Deswegen lautet die Empfehlung des Vorsorgemediziners, dass jeder seine persönliche Strahlungsbilanz so gering wie möglich halten und vielleicht manchmal auch überlegen sollte, wie wichtig das neueste technische Gimmick wirklich ist.
TIPPS
Elektrogeräte und Kabel, die nicht benützt werden, vom Netz trennen. Nicht im Stand-By-Modus laufen lassen. Möglichst keine DVD-Player, Stereoanlagen oder Spielkonsolen verwenden, deren Trafos im Stand-By-Modus weiterlaufen. Im Schlafraum mindestens einen Meter Abstand zu Elektrogeräten. Insbesondere zu Radioweckern mit ständig arbeitendem Trafo. Ins Internet wenn möglich mit Kabelverbindung statt mit WLAN. WLAN-Router vom Netz trennen, wenn sie nicht im Einsatz sind.

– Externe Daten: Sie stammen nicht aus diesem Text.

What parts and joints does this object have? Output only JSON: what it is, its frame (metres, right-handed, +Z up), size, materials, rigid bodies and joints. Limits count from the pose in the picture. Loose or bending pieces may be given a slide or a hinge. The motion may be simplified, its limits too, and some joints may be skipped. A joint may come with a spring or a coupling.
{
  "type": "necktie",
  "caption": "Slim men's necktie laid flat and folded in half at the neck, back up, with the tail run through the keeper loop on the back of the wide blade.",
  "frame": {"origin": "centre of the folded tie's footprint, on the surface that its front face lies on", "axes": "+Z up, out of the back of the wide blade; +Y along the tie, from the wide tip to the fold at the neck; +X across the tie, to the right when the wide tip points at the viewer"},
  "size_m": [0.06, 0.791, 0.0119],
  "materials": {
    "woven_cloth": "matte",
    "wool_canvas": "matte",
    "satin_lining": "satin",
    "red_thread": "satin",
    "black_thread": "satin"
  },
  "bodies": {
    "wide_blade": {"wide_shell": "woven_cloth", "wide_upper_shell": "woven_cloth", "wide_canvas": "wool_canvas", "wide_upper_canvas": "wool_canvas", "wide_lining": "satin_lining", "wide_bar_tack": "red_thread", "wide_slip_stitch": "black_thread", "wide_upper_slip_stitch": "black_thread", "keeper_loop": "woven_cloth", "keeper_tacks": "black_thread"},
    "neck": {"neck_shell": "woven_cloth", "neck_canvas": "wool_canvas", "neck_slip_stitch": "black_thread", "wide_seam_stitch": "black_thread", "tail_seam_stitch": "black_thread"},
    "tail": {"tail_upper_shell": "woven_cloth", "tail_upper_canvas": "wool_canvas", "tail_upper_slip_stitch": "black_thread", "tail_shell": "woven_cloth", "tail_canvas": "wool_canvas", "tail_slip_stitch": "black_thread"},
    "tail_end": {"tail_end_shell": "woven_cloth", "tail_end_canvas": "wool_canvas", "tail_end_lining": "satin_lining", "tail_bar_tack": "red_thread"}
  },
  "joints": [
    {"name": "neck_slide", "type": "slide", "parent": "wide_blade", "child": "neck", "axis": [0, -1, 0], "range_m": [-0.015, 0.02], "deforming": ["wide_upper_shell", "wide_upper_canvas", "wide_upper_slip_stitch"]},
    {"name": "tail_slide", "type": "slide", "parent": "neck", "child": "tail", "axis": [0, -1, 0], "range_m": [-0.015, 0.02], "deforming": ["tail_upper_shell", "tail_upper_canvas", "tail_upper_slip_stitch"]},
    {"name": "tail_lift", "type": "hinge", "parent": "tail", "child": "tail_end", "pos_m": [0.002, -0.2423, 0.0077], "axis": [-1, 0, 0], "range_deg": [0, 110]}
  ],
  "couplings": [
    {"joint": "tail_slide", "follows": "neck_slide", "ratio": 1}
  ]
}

Abstand von alten Fernsehgeräten mit Bildröhren halten. Beim Kauf von neuen Geräten auf das TCO-Siegel für strahlungsarme Monitore achten. Über Möglichkeiten zur wirksamen technischen Dämpfung (Abschirmung) elektromagnetischer Felder in Innenräumen erhält man Informationen bei anerkannten Messinstituten.